Oh, how wrong I was.
The Game
BECAUSE VIMES LOCATES A HOT SPRINGS AND GETS TO RELAX FOR LIKE A WHOLE FIVE MINUTES BEFORE WOLFGANG COINCIDENTALLY IS AT THE SAME HOT SPRING. I’m not used to Pratchett revealing huge parts of a mystery this early into a book, y’all. Usually, he waits until the final few scenes to put the pieces together. So I was alarmed and unsettled that Wolfgang was so bold about admitting that Dee set up Vimes, that Wolfgang was using Dee for his own ends, and that they’d all conspired to frame Vimes. I read this as a character trait; Wolfgang was so certain that he’d already gotten what he wanted that he didn’t care if Vimes knew the truth. Even worse, he sets Vimes off on the Game – against his will, I might add, which Angua provides context for later – because he knows that he has the advantage.
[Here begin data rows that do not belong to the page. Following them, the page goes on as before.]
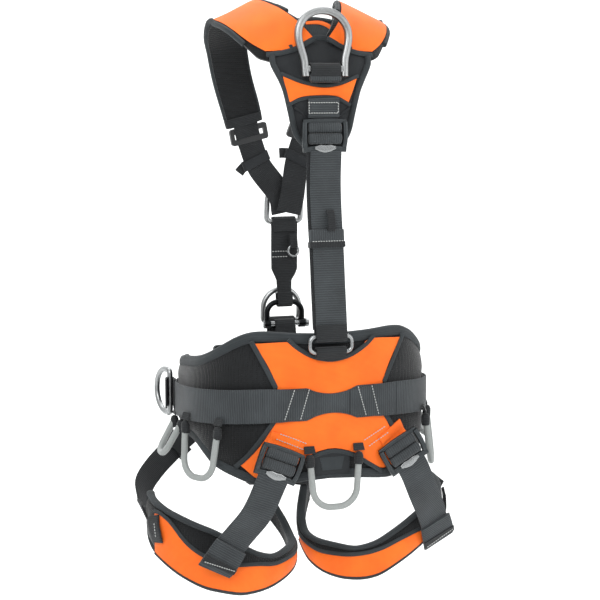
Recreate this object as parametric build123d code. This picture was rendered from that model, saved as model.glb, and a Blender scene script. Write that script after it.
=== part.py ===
from build123d import *
import math
import os

# Full body work harness: padded waist belt, two padded leg loops, and a back and chest yoke.
# Frame: +Z up, the wearer's back faces -Y, the wearer's right side is +X.
# The origin is the centre of the waist opening at the middle height of the belt webbing.

# ---- driving dimensions, mm ----
waist_half_width = 158
waist_half_depth_back = 112
waist_half_depth_front = 122
waist_roundness_back = 2.8
waist_roundness_front = 2.6
pad_end_angle = 120

pad_thickness = 14
panel_thickness = 1.2
webbing_width = 45
webbing_thickness = 2.6
layer_clearance = 0.3
running_clearance = 0.5

thigh_centre_y = 15
thigh_half_width = 108
thigh_half_depth = 96
thigh_gap = 12
thigh_centre_x = thigh_half_width + thigh_gap / 2
leg_pad_thickness = 12

yoke_centre_x = -5
yoke_thickness = 10
front_centre_x = 10
dorsal_bar_height = 466
sternal_bar_height = 245
link_bar_height = 94

ring_rod = 11
ring_width = 84
ring_bow = 84
sternal_rod = 8
sternal_ring_width = 60
sternal_ring_bow = 58
ventral_ring_width = 64
ventral_ring_bow = 52
lateral_ring_width = 70
lateral_ring_bow = 48
lateral_rod = 8
gear_tube = 9
buckle_width = 64
buckle_height = 44
buckle_thickness = 4.5
buckle_rail = 6
friction_bar = 6

sides = {"left": -1, "right": 1}

# Offsets from the wearer's waist to the faces of each layer.
panel_inner = pad_thickness + layer_clearance
panel_outer = panel_inner + panel_thickness
belt_inner = panel_outer + layer_clearance
belt_outer = belt_inner + webbing_thickness


# ---- helpers ----
def table(rows, value):
    """Read a height from rows of (angle, height), straight between the rows."""
    low = rows[0]
    for high in rows[1:]:
        if value <= high[0]:
            share = (value - low[0]) / (high[0] - low[0])
            return low[1] + share * (high[1] - low[1])
        low = high
    return rows[-1][1]


def steps(start, end, count):
    """Evenly spaced values from start to end, both included."""
    return [start + (end - start) * i / count for i in range(count + 1)]


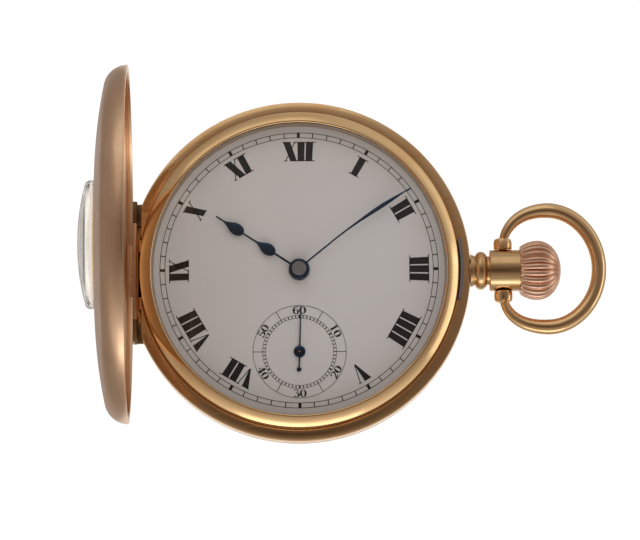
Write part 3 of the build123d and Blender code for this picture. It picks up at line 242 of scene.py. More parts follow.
def handling_wear():
    """Fine scratches, smudges and dull patches: roughness, bump height and a stain mask."""
    name = "Handling wear"
    if name in bpy.data.node_groups:
        return bpy.data.node_groups[name]
    tree, start, end = group_with(
        name, (("Scratches", 0.5), ("Base Roughness", 0.12), ("Spread", 0.08)),
        ("Roughness", "Height", "Stain"))
    place = object_place(tree)
    lines = []
    for turn, stretch in SCRATCH_WAYS:
        mapping = add_node(tree, "ShaderNodeMapping", Vector=place,
                           Rotation=(0.4 * turn, 0.7 * turn, turn),
                           Scale=(ALONG_SCRATCH, stretch, stretch))
        streaks = noise(tree, mapping.outputs["Vector"], 1.0, 2.0)
        lines.append(ranged(tree, streaks, SCRATCH_SPAN))
    marks = calculate(tree, "MULTIPLY", calculate(tree, "MAXIMUM", *lines),
                      start.outputs["Scratches"])
    stain = ranged(tree, noise(tree, place, 130.0, 4.0, 0.6), SMUDGE_SPAN)
    dull = calculate(tree, "MULTIPLY", stain, start.outputs["Spread"])
    smudged = calculate(tree, "ADD", start.outputs["Base Roughness"], dull)
    scratched = calculate(tree, "MULTIPLY", marks, SCRATCH_ROUGHNESS)
    feed(end, Roughness=calculate(tree, "ADD", smudged, scratched),
         Height=calculate(tree, "MULTIPLY", marks, -1.0), Stain=stain)
    return tree


# Finishes

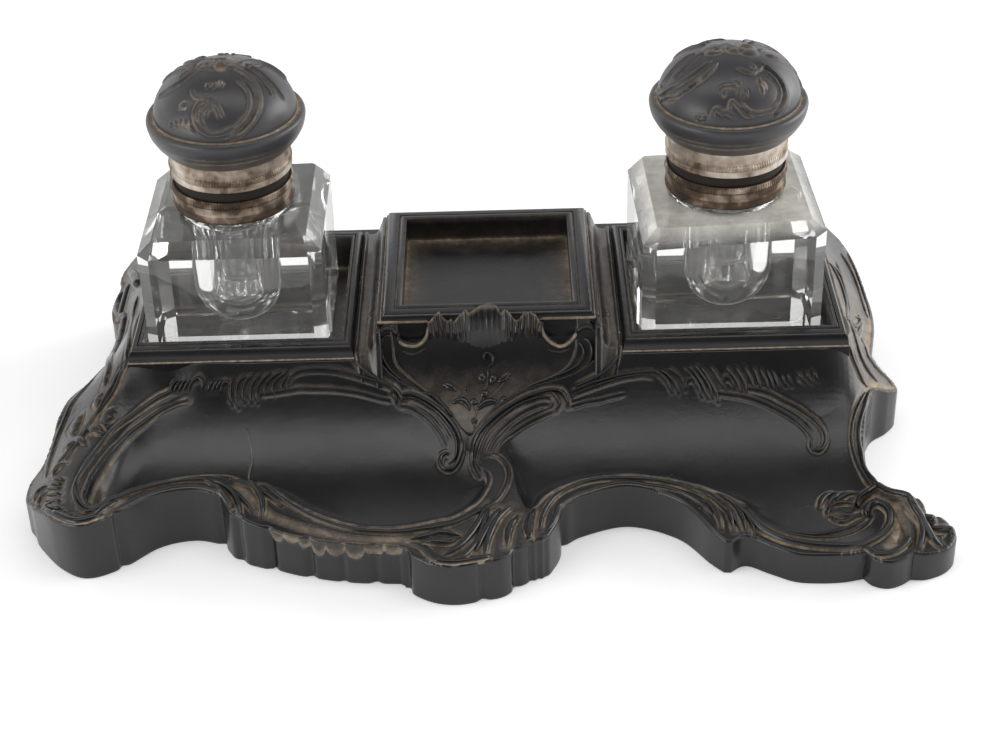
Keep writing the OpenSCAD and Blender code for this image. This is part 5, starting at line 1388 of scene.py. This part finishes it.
def add_scroll(p, turn, scroll, up, down, dust):
    """Adds one curve of a lid's ornament to its relief: r raised, g groove, or l leaf."""
    kind, width, height, curve = scroll
    path = crown_point(turn * smooth(curve, 0.25))
    run = run_length(path)
    low, high = path.min(0) - width, path.max(0) + width
    idx = np.flatnonzero(((p >= low) & (p <= high)).all(1))
    if not len(idx):
        return
    d2 = ((p[idx, None] - path) ** 2).sum(-1)
    k = d2.argmin(1)
    d = np.sqrt(d2[np.arange(len(idx)), k])
    ends = np.clip(np.minimum(run[k], run[-1] - run[k]) / 1.5 + 0.2, 0, 1)
    grow = np.sin(np.pi * np.clip(run[k] / run[-1], 0.08, 0.92)) if kind == "l" else ends ** 0.5
    t = np.clip(d / (width * 0.5 * grow + 1e-6), 0, 1)
    if kind == "g":
        down[idx] = np.maximum(down[idx], height * ends * (1 - t ** 2))
    else:
        up[idx] = np.maximum(up[idx], height * grow * np.sqrt(1 - t ** 2))
    line = np.exp(-((d - width * 0.5 * grow - 0.2) / 0.28) ** 2) * ends
    down[idx] = np.maximum(down[idx], 0.25 * line)
    dust[idx] = np.maximum(dust[idx], (0.75 if kind == "l" else 0.5) * line)


def add_lump(p, turn, lump, up, down, dust):
    """Adds one lump or hollow of a lid's rosette to its relief."""
    x, y, r, height = lump
    d = np.hypot(p[:, 0] - turn * x, p[:, 1] - turn * y) / r
    upper = p[:, 2] > CROWN_Z + 6
    shape = np.exp(-d ** 4 * 0.9) * upper
    if height > 0:
        up[:] = np.maximum(up, height * shape)
        dust[:] = np.maximum(dust, 0.4 * np.exp(-((d - 1.15) / 0.15) ** 2) * upper)
    else:
        down[:] = np.maximum(down, -height * shape)
        dust[:] = np.maximum(dust, shape)


def lid_relief(p, curves, rosette):
    """Height of the lid's relief at points of its crown, and the dust there."""
    up, down, dust = np.zeros((3, len(p)))
    for turn in (1, -1):
        for scroll in curves:
            add_scroll(p, turn, scroll, up, down, dust)
        for lump in rosette:
            add_lump(p, turn, lump, up, down, dust)
    return np.where(down > 0.3, -down, up - down * (up < 0.15)), dust


def crown_ring(circle, q, curves, rosette):
    """Ring of points of the crown at an angle above its foot, with its relief and dust."""
    r, z = CROWN_R * math.cos(q), CROWN_Z + CROWN_H * math.sin(q)
    p = np.column_stack([circle * r, np.full(len(circle), z)])
    normal = (p - (0, 0, CROWN_Z)) / (CROWN_R ** 2, CROWN_R ** 2, CROWN_H ** 2)
    normal /= np.linalg.norm(normal, axis=1)[:, None]
    rise, dust = lid_relief(p, curves, rosette)
    rise *= min(1, q / 0.06)
    return p + normal * rise[:, None], dust


def lid_dome(side, curves):
    """Moulded lid: rolled skirt, groove, and a crown with scrolled relief; hollow inside."""
    (cx, cy), _, _, _ = BOTTLES[side]
    a = np.linspace(0, 2 * math.pi, LID_TURNS, endpoint=False)
    circle = np.column_stack([np.cos(a), np.sin(a)])
    n = len(a)
    rows = [np.column_stack([circle * r, np.full(n, z)]) for r, z, _ in SKIRT]
    tones = [np.full(n, d) for _, _, d in SKIRT]
    for q in np.linspace(0.0, math.pi / 2, CROWN_ROWS)[:-1]:
        ring, dust = crown_ring(circle, q, curves, ROSETTE[side])
        rows.append(ring)
        tones.append(dust)
    verts, faces = loft(rows)
    top = len(verts)
    cap = fan(top, top - n, n, True)
    verts = np.vstack([verts, [[0, 0, verts[top - n:, 2].mean()]]])
    angles = np.radians(np.arange(10, 90, 10))
    roof = [(ROOF_R * math.cos(q), ROOF_Z + ROOF_H * math.sin(q)) for q in angles]
    inside, inside_faces = loft([np.column_stack([circle * r, np.full(n, z)]) for r, z in HOLLOW + roof])
    first = len(verts)
    pole = first + len(inside)
    inside_cap = fan(pole, pole - n, n)
    verts = np.vstack([verts, inside, [[0, 0, ROOF_Z + ROOF_H]]])
    verts += (cx, cy, 0)
    tone = np.concatenate([*tones, [0.2], np.full(len(inside) + 1, 0.1)])
    verts = np.clip(verts, *frame_box(f"{side}_dome"))
    faces = [faces, cap, inside_faces[:, ::-1] + first, inside_cap]
    return make_mesh(f"{side}_lid_dome", verts, faces, dust=tone)


def frame_box(node):
    """Box of a CAD node in millimetres of the drawing."""
    low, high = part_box(node)
    return np.array(low) / MM - SHIFT, np.array(high) / MM - SHIFT




# ---------------------------------------------------------------- materials

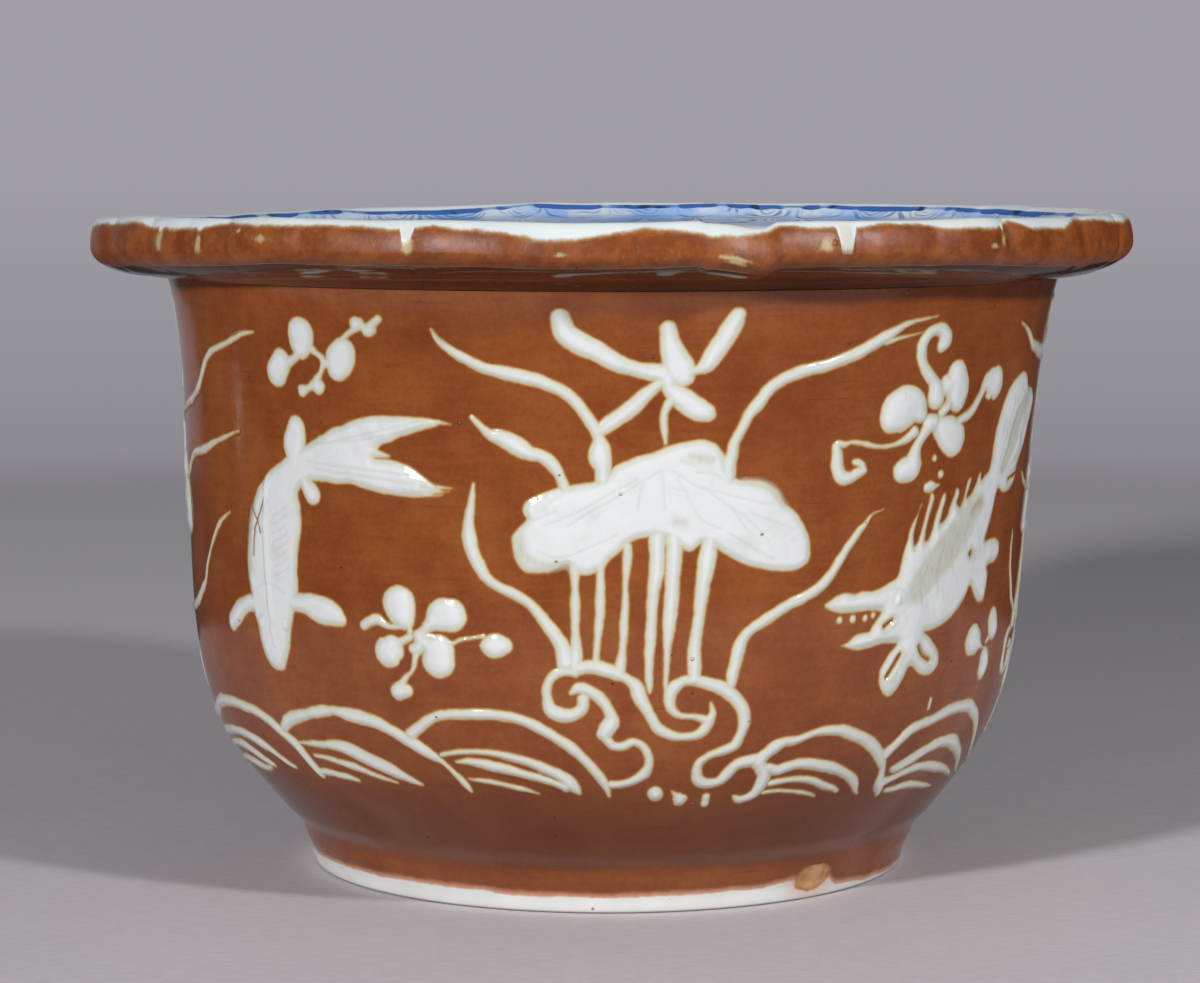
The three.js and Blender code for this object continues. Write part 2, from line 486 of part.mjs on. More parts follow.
// Ripples that lie by themselves under the waves, from left to right.
const RIPPLES = [
  [[[-82, 26.5, 1.5], [-72.9, 28.4, 1.3], [-64.4, 29.2, 1.4], [-57.7, 27.8, 1.4], [-52.8, 25.6, 0.6]]],
  [
    [[-82, 23.9, 1], [-72.9, 25.9, 1.1], [-66.8, 26.3, 1.4], [-60.5, 24.5, 1.1]],
    [[-82, 20.9, 1], [-72.9, 22.9, 1.1], [-66.8, 23, 1.4], [-60.5, 24.4, 1.1]],
  ],
  [[[-46, 30.5, 0.7], [-40.7, 30.8, 1.6], [-35.8, 29.4, 2.1], [-31.6, 27.6, 1.9], [-28, 25.7, 0.6]]],
  [[[-45, 28.4, 0.6], [-39.6, 27.6, 1.1], [-35.1, 26.3, 0.9], [-31.8, 25.4, 0.5]]],
  [
    [[-21.5, 31.6, 0.6], [-15.3, 31.8, 1], [-10.8, 30.5, 1.4], [-7, 28.2, 1.7], [-4.8, 25.8, 0.8]],
    [[-19.9, 30.1, 0.7], [-14.9, 29.3, 1.4], [-10.1, 27.9, 1.15], [-6.4, 27, 1.5]],
  ],
  [[[-19, 27, 0.5], [-15.3, 26.5, 0.75], [-12.9, 25.9, 0.7], [-10.8, 25.3, 0.4]]],
  [[[44.7, 26.1, 1.1], [48.6, 27.5, 1.6], [55.1, 29, 1.8], [61.1, 26.6, 1.7], [66.3, 22.5, 1],
    [68.8, 20.8, 0.5]]],
  [[[45.7, 21.6, 0.9], [50.6, 21.7, 1.2], [54.6, 20.85, 1], [58.8, 19.9, 0.5]]],
];

add("foot_ring", footRing(), CLEAR_GLAZE);
add("floor_disc", floorDisc(), CLEAR_GLAZE);
add("bowl_wall", bowlWall(), BROWN_GLAZE);
add("rim_flange", rimFlange(), CLEAR_GLAZE);

// The drawing is laid on twice, front and back, with a side clump after each, going to the right.
const FACES = [
  { face: "front", side: "right", turn: 0 },
  { face: "back", side: "left", turn: Math.PI },
];
const frontLotus = { bodies: LOTUS.bodies, lines: [...LOTUS.lines, ...FRONT_REEDS] };
const leaningLotus = moved(LOTUS, leaning);
const sideLotus = { bodies: leaningLotus.bodies, lines: [...leaningLotus.lines, ...SIDE_REEDS] };
for (const { face, side, turn } of FACES) {
  const motifs = {
    [`${face}_lotus`]: frontLotus,
    [`${side}_lotus`]: sideLotus,
    [`${face}_carp`]: CARP,
    [`${face}_spiny_fish`]: SPINY_FISH,
    [`${face}_waves_left`]: WAVES_LEFT,
    [`${face}_waves_right`]: WAVES_RIGHT,
  };
  for (const [name, sprig] of Object.entries(SPRIGS)) {
    motifs[`${face}_${name}`] = sprig;
  }
  RIPPLES.forEach((lines, i) => {
    motifs[`${face}_ripple_${i + 1}`] = { lines };
  });
  for (const [name, motif] of Object.entries(motifs)) {
    add(name, slip(motif), WHITE_SLIP).rotation.z = turn;
  }
}

export default pot;
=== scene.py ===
"""A Chinese jardiniere: a brown-glazed pot with a lobed rim, decorated in raised white slip.

Lengths are in millimetres and angles in degrees until a mesh is made; meshes are in metres.
Azimuth 0 is the front, towards -Y, and azimuths grow to the right as the front is seen.
"""
import math
import bpy
import numpy as np
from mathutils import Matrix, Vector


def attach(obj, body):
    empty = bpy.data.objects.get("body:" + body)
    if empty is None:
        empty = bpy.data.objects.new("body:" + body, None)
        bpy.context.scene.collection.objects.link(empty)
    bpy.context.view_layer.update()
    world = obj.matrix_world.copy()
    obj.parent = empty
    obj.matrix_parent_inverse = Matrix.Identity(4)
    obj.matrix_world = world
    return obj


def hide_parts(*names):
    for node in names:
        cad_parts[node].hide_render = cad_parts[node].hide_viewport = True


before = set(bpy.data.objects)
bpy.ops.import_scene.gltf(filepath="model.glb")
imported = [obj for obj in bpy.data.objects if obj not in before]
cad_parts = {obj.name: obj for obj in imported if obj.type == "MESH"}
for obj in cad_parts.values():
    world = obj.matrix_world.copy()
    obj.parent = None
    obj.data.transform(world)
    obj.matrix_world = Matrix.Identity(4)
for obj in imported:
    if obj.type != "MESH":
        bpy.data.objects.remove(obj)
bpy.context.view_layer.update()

MM = 0.001
PER_METRE = 1000  # divided by a size in mm, this is the scale of a pattern with features of that size

# Sizes of the thrown pot as radius and height, as the CAD model has them
FOOT = (83.2, 0.0)
FOOT_TOP = (85.4, 9.7)
HAUNCH = (91.8, 17.6)
BELLY = (115.3, 68.0)
NECK = (124.2, 164.0)
CREASE = (124.5, 165.0)
BELLY_LEAN = 0.116
WALL = 7.3
WIDEST = (145.0, 174.5)
LIP_TOP = (141.5, 182.6)
BEHIND_LIP = (135.0, 178.5)
MOUTH = (120.8, 175.6)
THROAT = (116.9, 169.1)
FLOOR_TOP = 18.1
GAP = 0.3
SEGMENTS = 384
RIM_SEGMENTS = 900


# The outline, and places on it

def bezier(a, b, c, d, count):
    """Points of a cubic curve: a(1-t)^3 + 3b t(1-t)^2 + 3c t^2(1-t) + d t^3."""
    t = np.linspace(0, 1, count)[:, None]
    a, b, c, d = (np.array(p, float) for p in (a, b, c, d))
    return a * (1 - t) ** 3 + 3 * b * t * (1 - t) ** 2 + 3 * c * t ** 2 * (1 - t) + d * t ** 3


def within(a, b, x, y):
    """The point in the box from a to b at a share x of its width and y of its height."""
    return (a[0] + (b[0] - a[0]) * x, a[1] + (b[1] - a[1]) * y)


def bend(a, b, first, second, count):
    """A cubic curve from a to b, whose two handles are shares of the box between them."""
    return bezier(a, within(a, b, *first), within(a, b, *second), b, count)


def past_belly(up):
    """The handle that far above the belly, on the one line by which the wall passes it."""
    return (BELLY[0] + BELLY_LEAN * up, BELLY[1] + up)


def along(section):
    """The way along a section in mm, from its first point."""
    return np.concatenate([[0], np.cumsum(np.hypot(*np.diff(section, axis=0).T))])


below = (HAUNCH[1] - BELLY[1]) * 0.6
above = (NECK[1] - BELLY[1]) * 0.23
outline = np.concatenate([
    np.linspace(FOOT, FOOT_TOP, 20),
    bend(FOOT_TOP, HAUNCH, (0.12, 0.44), (0.47, 0.57), 60)[1:],
    bezier(HAUNCH, within(HAUNCH, BELLY, 0.43, 0.24), past_belly(below), BELLY, 300)[1:],
    bezier(BELLY, past_belly(above), within(BELLY, NECK, 0.28, 0.79), NECK, 500)[1:],
])
arc = along(outline)
LENGTH = arc[-1]
PERCENT = LENGTH / 100
slope = np.gradient(outline, arc, axis=0)
slope /= np.hypot(slope[:, 0], slope[:, 1])[:, None]
DEGREE = np.interp(0.69 * LENGTH, arc, outline[:, 0]) * math.radians(1)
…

It will make the eventual end he anticipates all the better because… well, Wolfgang likes suffering, doesn’t he?
Still, I gotta respect Vimes for being in the face of MURDER and still making both that bath/Angua references and openly goading Wolfgang regarding all the happy people in Ankh-Morpork who came from Uberwald. HE IS SO BOLD.
Updates
There’s a brief set of scenes that give us glimpses of what’s going on with Colon and with Angua and Carrot. There’s an understated sense of irony and humor to the fact that Colon’s behavior has actually made crime drop in Ankh-Morpork. That at least means that while things seem like they’re a huge mess while Vimes is gone, Colon might have inadvertently made things easier. I’m certain it doesn’t seem like that to anyone but Lord Vetinari, but that’s why he’s the Patrician. He can see a bigger picture.
Which is not something that Carrot understands all of the time. His short conversation with Angua here shows that he’s trying to understand the dynamic between the wolves, the werewolves, and the humans, but he falls short of getting it. Over and over again, actually. Pratchett has driven this interesting wedge between Angua and Carrot (not in this book, I might add; it was there many books ago) because one person has experience in a topic while the other has none. And that creates a lot of friction between them! I can see why Carrot frustrates Angua, even if he is genuinely trying to do right by her. It’s not simply a matter of intending to do the best he can. That doesn’t bridge the gap at all, and if anything, that appears to frustrate Angua even more than not trying at all.
The Barn
Well, what were the odds that of all the barns Vimes could have come across, he came across the one full of three women who DESPERATELY want to go to Ankh-Morpork? At least something finally went in his favor. Despite that he may have made decent time during his head start (if Wolfgang even respected that head start to begin with), he’s still miles from Bonk, and the wolves are absolutely going to catch up to him.
I’ll make my prediction here: Pratchett is totally going to make a reference to that logic problem of crossing a body of water with a wolf in the boat. HE IS, ISN’T HE. Look at me, trying to be prepared for a joke! (Oh god, now I’m doubting myself. What if I’m wrong? H E L P.)